## START SUPPLIED MATERIAL
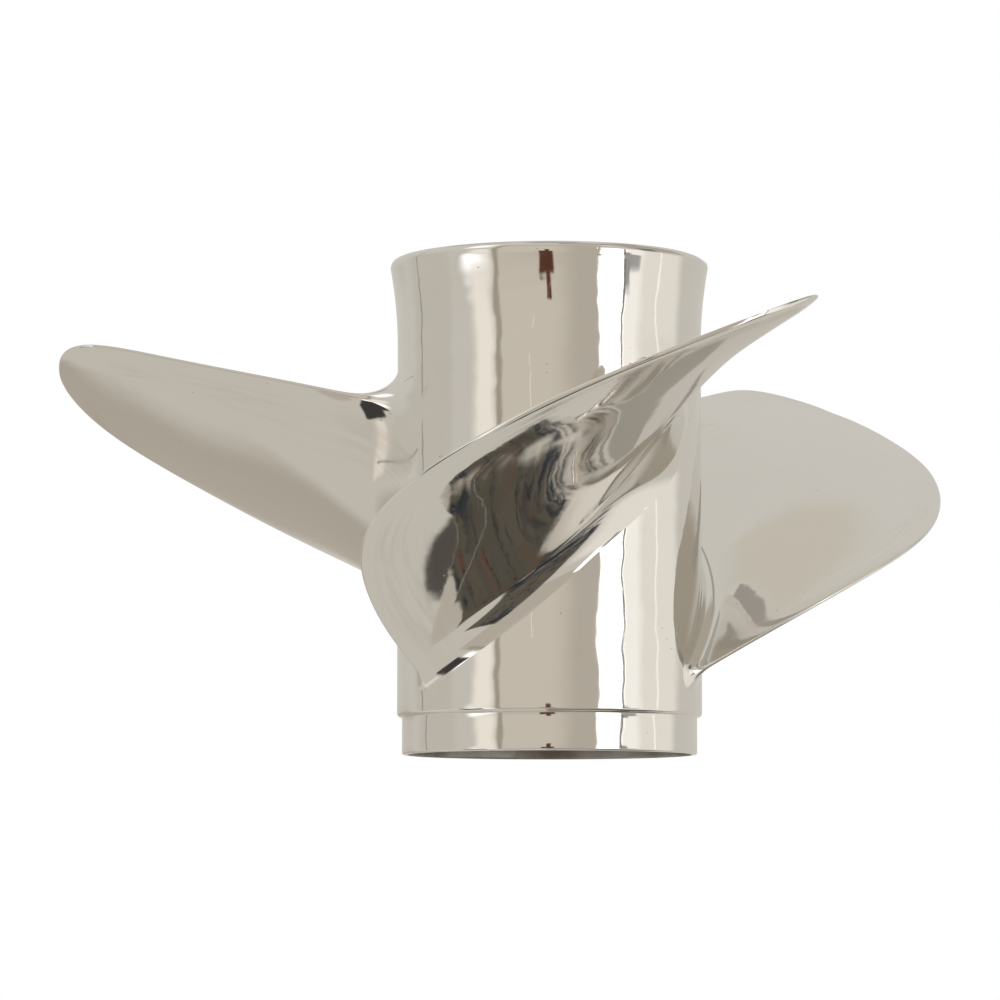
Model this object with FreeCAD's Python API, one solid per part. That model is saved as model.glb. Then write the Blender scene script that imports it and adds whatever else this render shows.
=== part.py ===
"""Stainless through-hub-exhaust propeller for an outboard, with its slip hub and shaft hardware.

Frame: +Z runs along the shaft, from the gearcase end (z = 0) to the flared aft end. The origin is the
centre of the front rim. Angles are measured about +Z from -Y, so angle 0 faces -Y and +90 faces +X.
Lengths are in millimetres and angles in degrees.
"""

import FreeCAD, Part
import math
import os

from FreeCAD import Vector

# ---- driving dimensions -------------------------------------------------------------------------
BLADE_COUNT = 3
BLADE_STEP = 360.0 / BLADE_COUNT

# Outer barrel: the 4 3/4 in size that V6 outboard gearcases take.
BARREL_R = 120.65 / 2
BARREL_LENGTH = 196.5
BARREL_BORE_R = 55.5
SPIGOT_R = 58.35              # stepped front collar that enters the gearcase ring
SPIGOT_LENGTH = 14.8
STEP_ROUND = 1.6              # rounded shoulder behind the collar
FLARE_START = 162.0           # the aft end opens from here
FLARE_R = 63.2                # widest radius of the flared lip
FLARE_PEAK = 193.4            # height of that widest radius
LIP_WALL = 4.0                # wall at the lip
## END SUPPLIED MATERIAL
Give again, word for word, the lines of the listing, starting at its first line and ending with the line containing "and shaft hardware.".

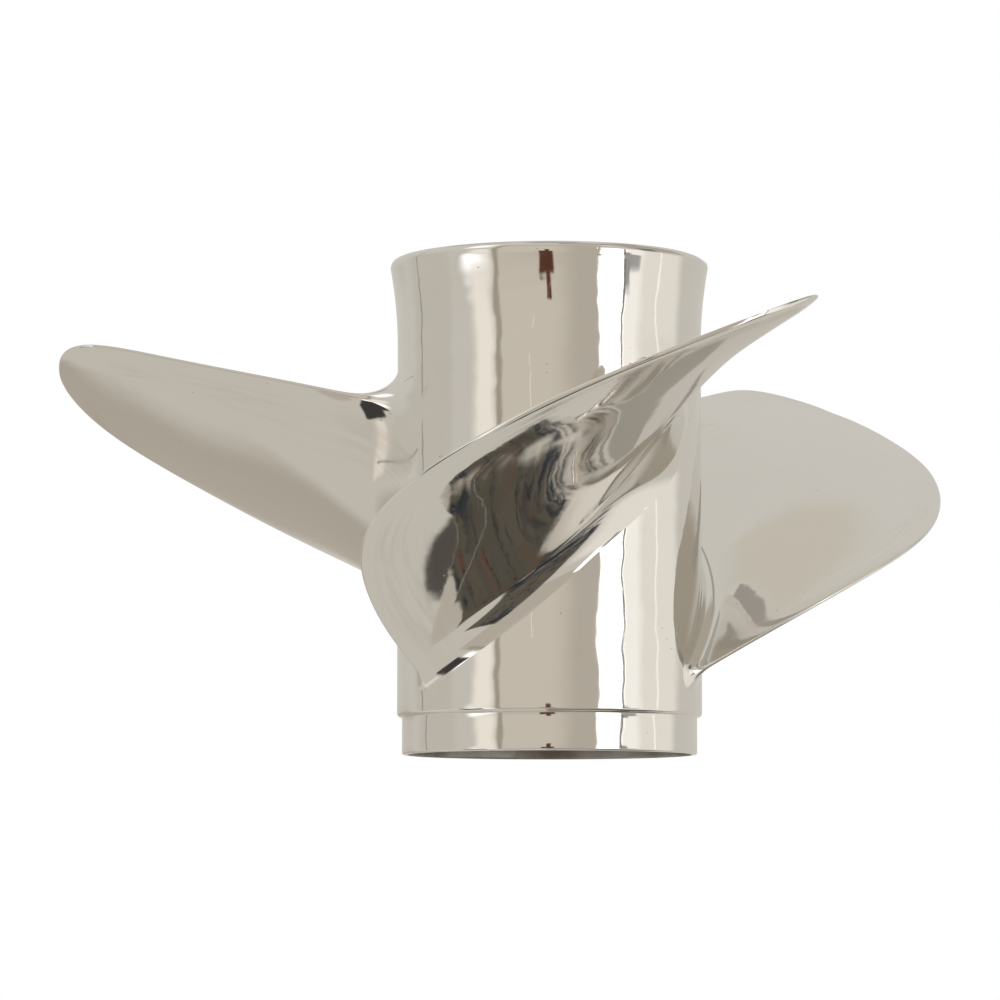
Model this object with FreeCAD's Python API, one solid per part. That model is saved as model.glb. Then write the Blender scene script that imports it and adds whatever else this render shows.
=== part.py ===
"""Stainless through-hub-exhaust propeller for an outboard, with its slip hub and shaft hardware.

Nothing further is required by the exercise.